**YOUR OBJECTIVE:** Reproduce only the lines from the one containing "Turn this picture" through the one containing "const RIDGE_Z = [71.2, 60.5, 51.5, 45, 38.2, 36.5];", exactly as written and with both ends included.
********
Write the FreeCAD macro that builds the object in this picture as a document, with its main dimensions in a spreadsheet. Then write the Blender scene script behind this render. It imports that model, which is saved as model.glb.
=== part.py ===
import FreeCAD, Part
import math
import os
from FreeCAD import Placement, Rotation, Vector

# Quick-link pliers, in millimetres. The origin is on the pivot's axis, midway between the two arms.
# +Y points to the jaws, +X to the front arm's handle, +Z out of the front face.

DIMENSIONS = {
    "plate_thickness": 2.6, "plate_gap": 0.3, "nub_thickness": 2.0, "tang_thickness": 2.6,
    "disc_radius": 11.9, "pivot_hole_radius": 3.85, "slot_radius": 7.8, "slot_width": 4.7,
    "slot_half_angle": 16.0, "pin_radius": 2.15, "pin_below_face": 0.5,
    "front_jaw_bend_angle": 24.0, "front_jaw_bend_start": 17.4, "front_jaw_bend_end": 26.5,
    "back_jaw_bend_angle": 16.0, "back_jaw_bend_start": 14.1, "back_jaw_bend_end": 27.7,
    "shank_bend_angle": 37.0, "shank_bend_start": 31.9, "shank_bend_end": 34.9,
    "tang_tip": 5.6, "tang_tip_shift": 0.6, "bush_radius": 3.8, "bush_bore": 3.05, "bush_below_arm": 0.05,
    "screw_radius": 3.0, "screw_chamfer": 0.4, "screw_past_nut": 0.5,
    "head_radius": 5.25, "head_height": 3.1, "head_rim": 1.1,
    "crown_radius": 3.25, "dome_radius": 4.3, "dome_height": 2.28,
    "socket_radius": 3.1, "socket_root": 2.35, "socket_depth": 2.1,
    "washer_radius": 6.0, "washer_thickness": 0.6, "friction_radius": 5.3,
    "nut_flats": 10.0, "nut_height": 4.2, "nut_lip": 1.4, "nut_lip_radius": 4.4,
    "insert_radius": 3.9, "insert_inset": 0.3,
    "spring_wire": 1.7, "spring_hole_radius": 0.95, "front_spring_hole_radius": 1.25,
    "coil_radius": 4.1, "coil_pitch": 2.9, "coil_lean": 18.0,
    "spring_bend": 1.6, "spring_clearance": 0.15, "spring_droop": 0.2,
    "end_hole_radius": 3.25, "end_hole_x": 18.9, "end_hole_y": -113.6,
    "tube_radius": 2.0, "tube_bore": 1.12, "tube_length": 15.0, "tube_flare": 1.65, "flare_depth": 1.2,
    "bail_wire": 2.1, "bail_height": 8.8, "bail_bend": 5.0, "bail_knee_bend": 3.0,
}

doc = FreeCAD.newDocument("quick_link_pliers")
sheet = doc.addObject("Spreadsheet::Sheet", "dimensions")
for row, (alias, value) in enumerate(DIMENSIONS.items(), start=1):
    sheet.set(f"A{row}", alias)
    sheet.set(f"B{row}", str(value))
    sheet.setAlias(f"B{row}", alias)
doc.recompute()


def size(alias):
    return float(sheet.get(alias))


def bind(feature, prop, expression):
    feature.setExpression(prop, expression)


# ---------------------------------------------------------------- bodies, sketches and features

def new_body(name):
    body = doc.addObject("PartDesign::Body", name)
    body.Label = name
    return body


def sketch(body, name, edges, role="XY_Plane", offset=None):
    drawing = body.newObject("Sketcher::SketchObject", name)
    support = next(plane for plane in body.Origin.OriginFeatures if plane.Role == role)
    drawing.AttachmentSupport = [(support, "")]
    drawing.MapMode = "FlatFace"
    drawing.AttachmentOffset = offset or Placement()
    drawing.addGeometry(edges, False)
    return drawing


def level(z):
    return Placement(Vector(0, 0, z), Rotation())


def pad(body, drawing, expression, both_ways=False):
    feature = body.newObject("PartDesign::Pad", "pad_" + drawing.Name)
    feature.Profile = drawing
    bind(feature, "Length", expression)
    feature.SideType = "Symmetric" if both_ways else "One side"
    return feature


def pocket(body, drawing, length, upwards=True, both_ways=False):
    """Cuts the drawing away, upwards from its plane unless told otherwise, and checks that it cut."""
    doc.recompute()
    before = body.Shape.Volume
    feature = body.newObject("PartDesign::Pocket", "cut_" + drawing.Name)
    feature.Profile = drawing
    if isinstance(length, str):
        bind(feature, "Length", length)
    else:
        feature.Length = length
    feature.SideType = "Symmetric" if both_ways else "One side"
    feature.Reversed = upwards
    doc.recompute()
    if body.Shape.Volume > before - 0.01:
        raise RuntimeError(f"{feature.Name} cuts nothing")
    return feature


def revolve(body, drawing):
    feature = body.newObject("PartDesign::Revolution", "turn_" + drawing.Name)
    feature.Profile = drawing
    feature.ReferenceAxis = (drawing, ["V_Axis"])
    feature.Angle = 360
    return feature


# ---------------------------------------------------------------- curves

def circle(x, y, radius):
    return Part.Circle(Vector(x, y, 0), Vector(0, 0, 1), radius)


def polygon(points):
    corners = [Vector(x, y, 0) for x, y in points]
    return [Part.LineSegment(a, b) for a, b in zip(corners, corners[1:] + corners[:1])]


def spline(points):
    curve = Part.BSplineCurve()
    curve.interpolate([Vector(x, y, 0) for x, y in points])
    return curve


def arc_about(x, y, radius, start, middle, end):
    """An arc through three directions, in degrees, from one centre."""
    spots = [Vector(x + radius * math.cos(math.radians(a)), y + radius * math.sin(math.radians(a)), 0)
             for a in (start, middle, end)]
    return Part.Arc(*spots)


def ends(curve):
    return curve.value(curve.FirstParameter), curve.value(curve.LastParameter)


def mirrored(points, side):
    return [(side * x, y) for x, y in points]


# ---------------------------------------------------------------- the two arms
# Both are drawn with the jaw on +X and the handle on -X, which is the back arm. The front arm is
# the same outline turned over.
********
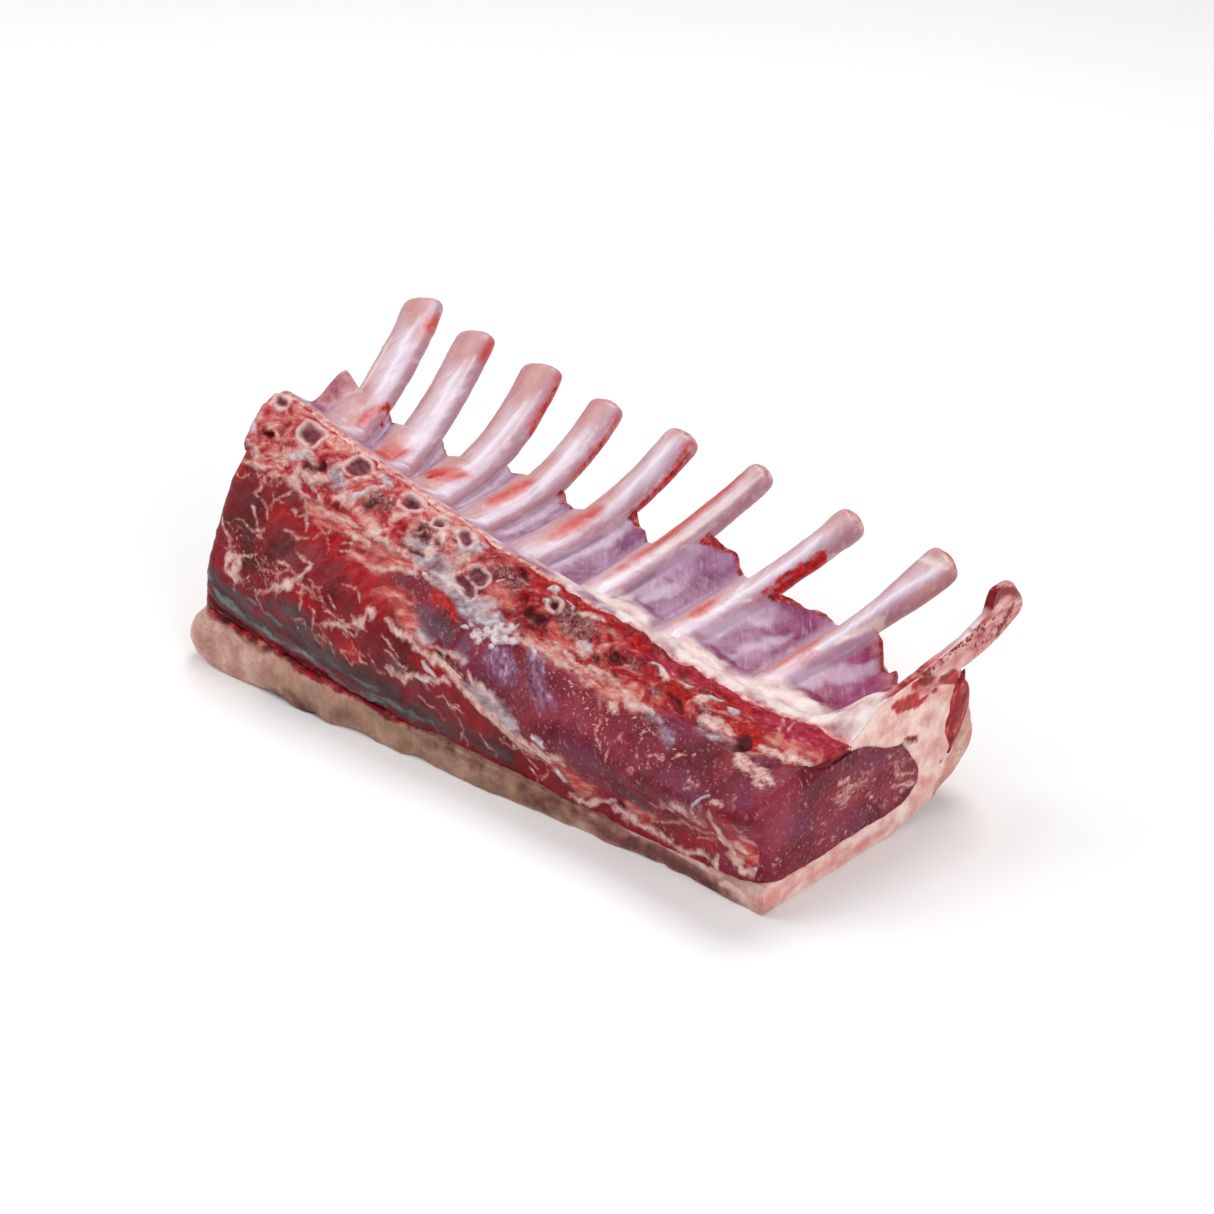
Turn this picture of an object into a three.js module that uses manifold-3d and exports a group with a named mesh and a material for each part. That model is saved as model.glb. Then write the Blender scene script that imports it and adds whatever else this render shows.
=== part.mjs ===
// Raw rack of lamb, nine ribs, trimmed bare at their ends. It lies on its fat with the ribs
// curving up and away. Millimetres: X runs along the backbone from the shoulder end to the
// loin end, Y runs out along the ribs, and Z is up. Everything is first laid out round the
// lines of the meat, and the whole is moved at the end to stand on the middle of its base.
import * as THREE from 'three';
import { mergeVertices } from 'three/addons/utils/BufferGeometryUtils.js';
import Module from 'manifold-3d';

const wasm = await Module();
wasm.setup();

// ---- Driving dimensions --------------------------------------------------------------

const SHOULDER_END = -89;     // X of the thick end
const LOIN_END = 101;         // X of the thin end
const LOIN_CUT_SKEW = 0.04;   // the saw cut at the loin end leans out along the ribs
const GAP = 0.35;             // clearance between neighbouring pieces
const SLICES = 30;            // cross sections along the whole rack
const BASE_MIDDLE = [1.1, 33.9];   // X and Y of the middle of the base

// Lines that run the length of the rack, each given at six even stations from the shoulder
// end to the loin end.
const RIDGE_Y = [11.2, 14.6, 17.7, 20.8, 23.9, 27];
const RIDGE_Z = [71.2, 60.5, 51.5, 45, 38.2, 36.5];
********
**TASK RESPONSE:**
Turn this picture of an object into a three.js module that uses manifold-3d and exports a group with a named mesh and a material for each part. That model is saved as model.glb. Then write the Blender scene script that imports it and adds whatever else this render shows.
=== part.mjs ===
// Raw rack of lamb, nine ribs, trimmed bare at their ends. It lies on its fat with the ribs
// curving up and away. Millimetres: X runs along the backbone from the shoulder end to the
// loin end, Y runs out along the ribs, and Z is up. Everything is first laid out round the
// lines of the meat, and the whole is moved at the end to stand on the middle of its base.
import * as THREE from 'three';
import { mergeVertices } from 'three/addons/utils/BufferGeometryUtils.js';
import Module from 'manifold-3d';

const wasm = await Module();
wasm.setup();

// ---- Driving dimensions --------------------------------------------------------------

const SHOULDER_END = -89;     // X of the thick end
const LOIN_END = 101;         // X of the thin end
const LOIN_CUT_SKEW = 0.04;   // the saw cut at the loin end leans out along the ribs
const GAP = 0.35;             // clearance between neighbouring pieces
const SLICES = 30;            // cross sections along the whole rack
const BASE_MIDDLE = [1.1, 33.9];   // X and Y of the middle of the base

// Lines that run the length of the rack, each given at six even stations from the shoulder
// end to the loin end.
const RIDGE_Y = [11.2, 14.6, 17.7, 20.8, 23.9, 27];
const RIDGE_Z = [71.2, 60.5, 51.5, 45, 38.2, 36.5];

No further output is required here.